By Lara Messersmith-Glavin (February 7, 2019)
Unless you are deliberately teaching your kids about race and gender and class and ability, unless you are actively countering the narratives they receive from every direction in this culture, then what you are really telling them is that racism, misogyny, heterosexism, class shaming, body shaming, and ableism are ok.
Straight parents—it isn’t enough that you are “cool” with gay people. You need to read books together that have queer characters and talk about all the forms families and loves can take. White parents—it isn’t enough to have a “black friend;” you have to sit with your white children and have hard conversations about privilege and white supremacy, in ways your kids can understand.

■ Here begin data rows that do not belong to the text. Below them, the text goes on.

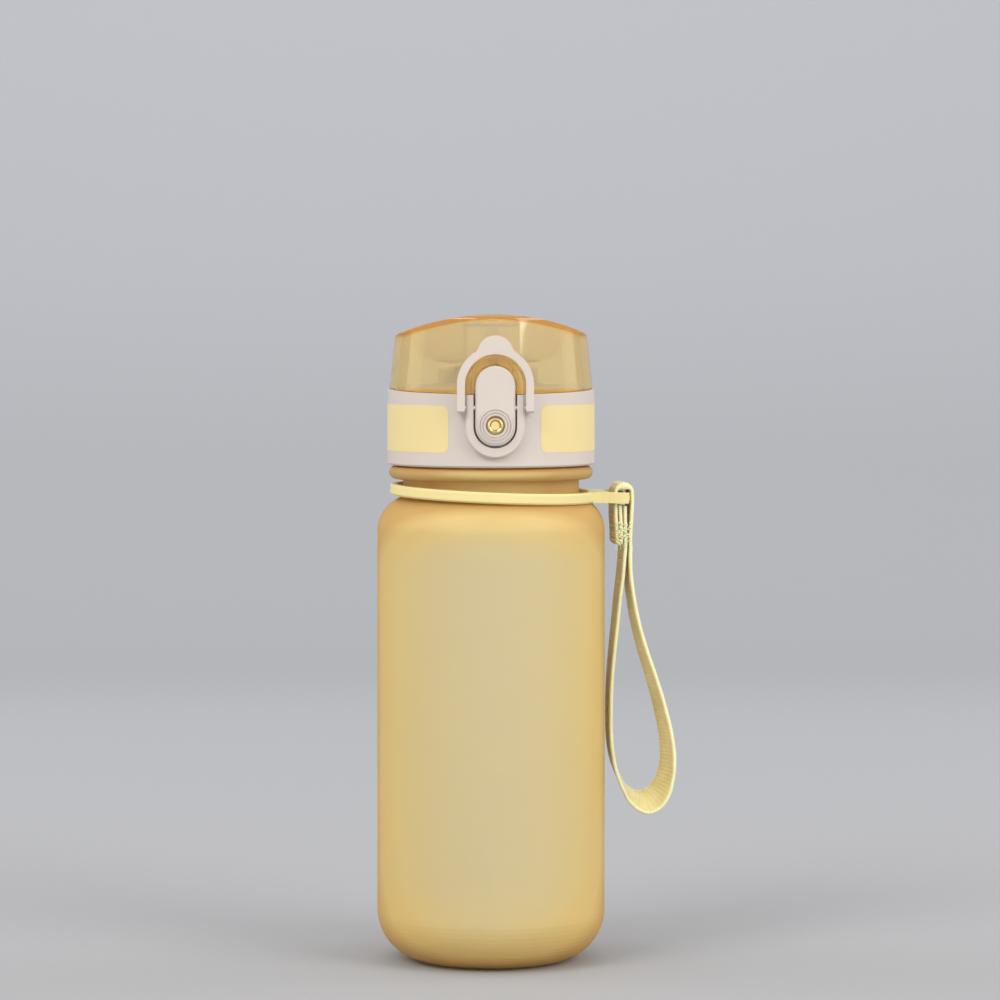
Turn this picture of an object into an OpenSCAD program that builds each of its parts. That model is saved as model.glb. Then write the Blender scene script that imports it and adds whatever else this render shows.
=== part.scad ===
// Kids flip-top water bottle: frosted body, screw cap with a sprung flip lid, push button and
// safety loop, a loose carry ring under the neck flange, and a webbing wrist strap.
// Origin: centre of the base. +Z is up, the push button faces -Y, the strap hangs on the +X side.

/* [Bottle] */
// Outside radius of the body
body_r = 32.5; // [32:0.1:33]
// Radius of the rounded bottom corner
base_corner_r = 14.5; // [12:0.5:16]
// Height where the straight side ends and the shoulder starts
shoulder_z = 122.5; // [121.5:0.1:123]
// Radius of the shoulder
shoulder_r = 10; // [9.8:0.1:10.2]
// Thickness of the side wall and the base
body_wall = 2; // [1.6:0.1:2.4]
// Outside radius of the bare neck below the flange
neck_r = 25.2; // [25:0.1:25.4]
// Outside radius of the neck flange
flange_r = 29.2; // [28.8:0.1:29.5]
// Height of the flange's underside
flange_z = 137.3; // [137:0.1:137.6]
// Thickness of the flange
flange_h = 3.7; // [3.4:0.1:3.7]
// Height of the mouth's rim
mouth_z = 156.6; // [156:0.1:156.6]
// Radius of the mouth's bore
mouth_bore_r = 22.6; // [21.5:0.1:22.8]

/* [Cap] */
// Outside radius of the cap's collar
collar_r = 29.6; // [29.4:0.1:29.8]
// Height of the collar's lower edge
collar_z = 141.4; // [141.2:0.1:141.6]
// Height of the parting plane between collar and lid, on the axis
parting_z = 163.1; // [162.8:0.1:163.4]
// Slope of the parting plane, up towards the hinge, in degrees
parting_tilt = 2.3; // [1.5:0.1:2.6]
// Outside radius of the drinking spout at its top
spout_r = 7.8; // [7.4:0.1:8]
// Height of the spout's lip
spout_z = 181.2; // [180.8:0.1:181.2]
// Radius of the spout's bore
spout_bore_r = 5.6; // [4:0.1:5.8]
// Rise of the screw thread in one turn (two starts)
thread_lead = 6; // [6:0.1:6.2]

/* [Lid] */
// Outside radius of the lid at its lower edge
lid_low_r = 29.1; // [29:0.1:29.2]
// Outside radius of the lid where the wall meets the arched top
lid_top_r = 27.6; // [27.4:0.1:27.8]
// Height where the wall meets the arched top, at the sides
lid_corner_z = 178.3; // [178:0.1:178.5]
// Height of the arched top in the middle
lid_top_z = 184.2; // [184:0.1:184.5]
// Thickness of the lid's wall
lid_wall = 1.8; // [1.6:0.1:2]
// Thickness of the lid's arched top
lid_ceiling = 1.5; // [1.4:0.1:1.6]
// Height of the lid's hinge pin
hinge_z = 167.6; // [167.4:0.1:167.8]
// Distance of the lid's hinge pin behind the axis
hinge_y = 27.6; // [27.5:0.1:27.7]

/* [Button and loop] */
// Width of the push button
button_w = 11.1; // [10.8:0.1:11.2]
// Height of the button's lower end
button_low_z = 147.5; // [147.4:0.1:147.8]
// Height of the button's upper end
button_high_z = 169.9; // [169.6:0.1:170]
// Width of the U-shaped bezel around the button
bezel_w = 16.6; // [16.4:0.1:16.6]
// Height of the bezel's lower end
bezel_low_z = 144.1; // [144:0.1:144.4]
// Height of the pivot pin that carries the button and the loop
pivot_z = 158.2; // [158:0.1:158.4]
// Inside width of the safety loop
loop_in_w = 17.1; // [17.1:0.1:17.3]
// Outside width of the safety loop
loop_out_w = 21.4; // [21.2:0.1:21.8]
// Height of the top of the loop's thumb tab
thumb_z = 178.4; // [177.5:0.1:179]

/* [Grip panels] */
// Height of the panels' lower edge
grip_low_z = 145.5; // [145:0.1:146]
// Height of the panels' upper edge
grip_high_z = 158.7; // [158:0.1:159]
// Angle from the front to a panel's front edge, in degrees
grip_from = 26; // [25:1:28]
// Angle from the front to a panel's rear edge, in degrees
grip_to = 142; // [130:1:144]

/* [Carry ring] */
// Outside radius of the carry ring
ring_r = 29.4; // [29.3:0.1:29.6]
// Height of the carry ring's section
ring_h = 3.1; // [3:0.1:3.1]
// Height of the ring's middle plane on the axis
ring_z = 133.25; // [133.2:0.01:133.3]
// Slope of the ring down towards the strap, in degrees
ring_dip = 2.33; // [2:0.01:2.4]
// Angle of the strap tab behind the +X axis, in degrees
tab_turn = 6; // [5:1:8]
// Width of the strap tab
tab_w = 14; // [13.6:0.1:15]

/* [Strap] */
// Width of the webbing
strap_w = 10; // [9.6:0.1:10]
// Thickness of the webbing
strap_t = 1.1; // [1:0.05:1.1]

/* [Hidden] */
$fn = 96;
eps = 0.1;

// Colours of the mouldings
amber = "#e8c468";
clear_amber = "#f0cf7a";
greige = "#d8cec6";
soft_yellow = "#ecda9e";
pale_yellow = "#f3e4a0";
steel = "#b8babd";
brass = "#c9a94e";
silicone = "#e9e6dc";

// Clearances and small radii
run = 0.05;             // radial clearance of a pin in its bore
pin_r = 0.75;           // both pins
bore_r = pin_r + run;
neck_fillet_r = 2.2;
finish_r = 24.7;        // neck above the flange, without its thread
thread_depth = 1.5;
thread_w = 1.05;
thread_starts = 2;
thread_turns = 1;
thread_steps = 20;      // steps in a turn
thread_z = 144.6;       // middle of the neck thread's lower end
skirt_r = 27.9;
skirt_in_r = 26.6;
skirt_z = 142;
deck_z = mouth_z + 2;   // underside of the inner cap's deck
deck_h = 1.6;
seal_gap = 0.05;
collar_wall = 1.5;
collar_in_r = collar_r - collar_wall;
lid_gap = 0.25;         // between the collar's rim and the lid's
grip_corner_r = 2.1;
grip_depth = 0.75;
grip_proud = 0.06;

// Button and loop, all measured along -Y from the axis
button_front_y = 32.2;
button_back_y = 29.8;
button_chamfer = 0.45;
button_gap = 0.55;
bezel_front_y = 31.3;
pocket_floor_y = 28.3;
pivot_y = 30.2;
pivot_boss_r = 1.45;
rivet_z = 153.3;
rivet_r = 2.5;
rivet_barrel_r = 1.7;
rivet_hole_r = 1.25;
lip_front_y = 30.4;
loop_front_y = 33.2;
loop_back_y = 31;
thumb_r = 5;
arc_z = 164.65;         // middle of the loop's arch

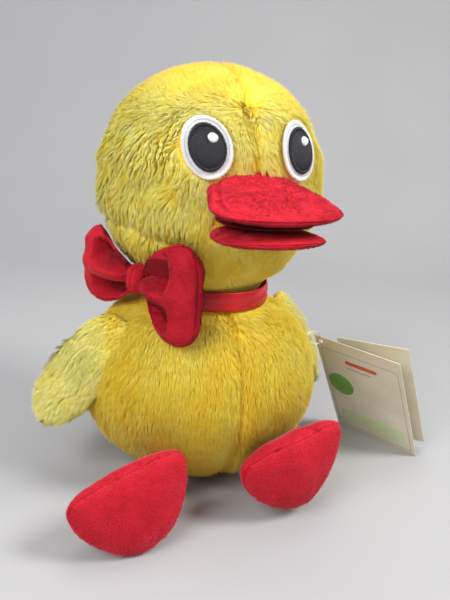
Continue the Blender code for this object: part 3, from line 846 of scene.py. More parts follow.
def tubes(name, paths, radius, sides, materials, tone=None):
    """Threads: one closed tube along each path of an array of paths, round and pointed at its ends."""
    count, steps = paths.shape[:2]
    along = np.gradient(paths, axis=1)
    along /= np.maximum(np.linalg.norm(along, axis=2, keepdims=True), 1e-12)
    other = np.where(np.abs(along[:, :, 2:3]) < 0.8, np.array([0.0, 0.0, 1.0]), np.array([1.0, 0.0, 0.0]))
    across = np.cross(along, other)
    across /= np.maximum(np.linalg.norm(across, axis=2, keepdims=True), 1e-12)
    upward = np.cross(along, across)
    taper = np.ones(steps)
    taper[0] = taper[-1] = 0.35
    angle = 2.0 * math.pi * np.arange(sides) / sides
    ring = across[:, :, None] * np.cos(angle)[:, None] + upward[:, :, None] * np.sin(angle)[:, None]
    co = paths[:, :, None] + ring * (radius * MM * taper)[None, :, None, None]
    faces = []
    for row in range(steps - 1):
        for k in range(sides):
            a, b = row * sides + k, row * sides + (k + 1) % sides
            faces += [(a, b, b + sides), (a, b + sides, a + sides)]
    last = (steps - 1) * sides
    for k in range(1, sides - 1):
        faces += [(0, k + 1, k), (last, last + k, last + k + 1)]
    faces = (np.array(faces)[None] + steps * sides * np.arange(count)[:, None, None]).reshape(-1, 3)
    tone = np.zeros(count, dtype=np.int64) if tone is None else tone
    per_tube = len(faces) // count
    return triangle_mesh(name, co.reshape(-1, 3), faces, np.repeat(tone, per_tube), materials)


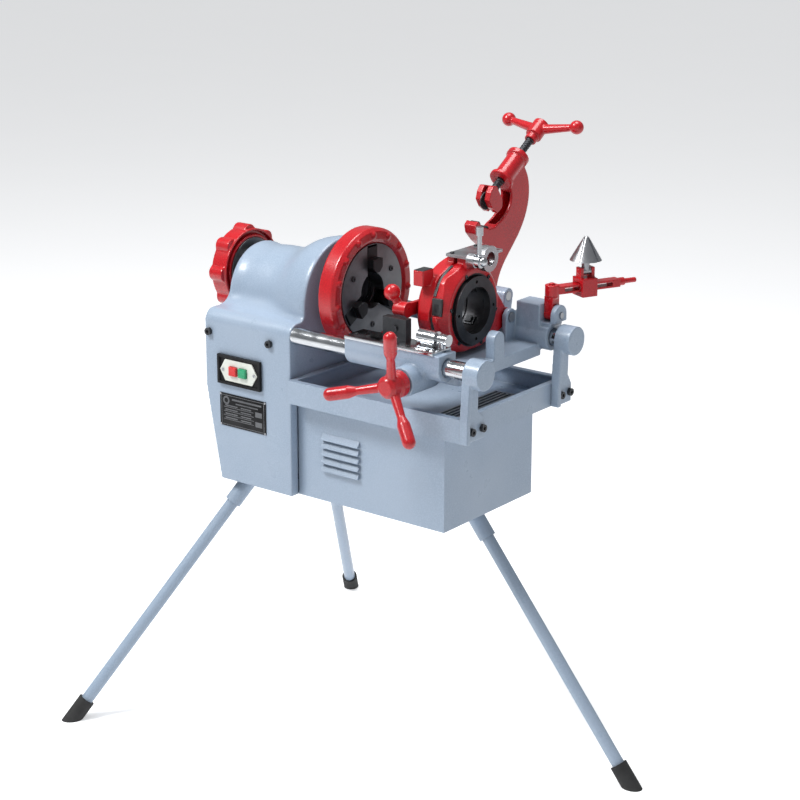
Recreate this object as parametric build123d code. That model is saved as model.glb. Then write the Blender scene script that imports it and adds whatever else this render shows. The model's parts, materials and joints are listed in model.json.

Cis parents—it isn’t enough for you to be “ok with” my kid using gender neutral pronouns. You have to teach your kids that gender is a spectrum and a construct, that he and she aren’t the only options; when signs or toys say “boys” or “girls,” you need to call it out for the nonsense it is.
My kid comes home crying many days and hates school because they are constantly gender bullied for their hair or their color choices or their toys—by their friends. It’s not like a crew of mean kids rolls around and pulls this shit—it’s their best friends, and it’s daily, and I know for a fact that the parents of those children think they’re raising kids who get the concept of diversity. But they don’t. We need to try harder.
I can’t raise my kid alone. Every day, I release them into this gorgeous, shitty world, and I’m counting on you to do your part to make it better and safer, so all our kids have a chance to be seen and loved and heard and to feel like they have full access to their humanity without carving off all the beautiful parts that don’t fit in the tiny boxes our culture allows. It’s not enough for us to hold another world in our hearts—we’re here now. We have to make it here, now.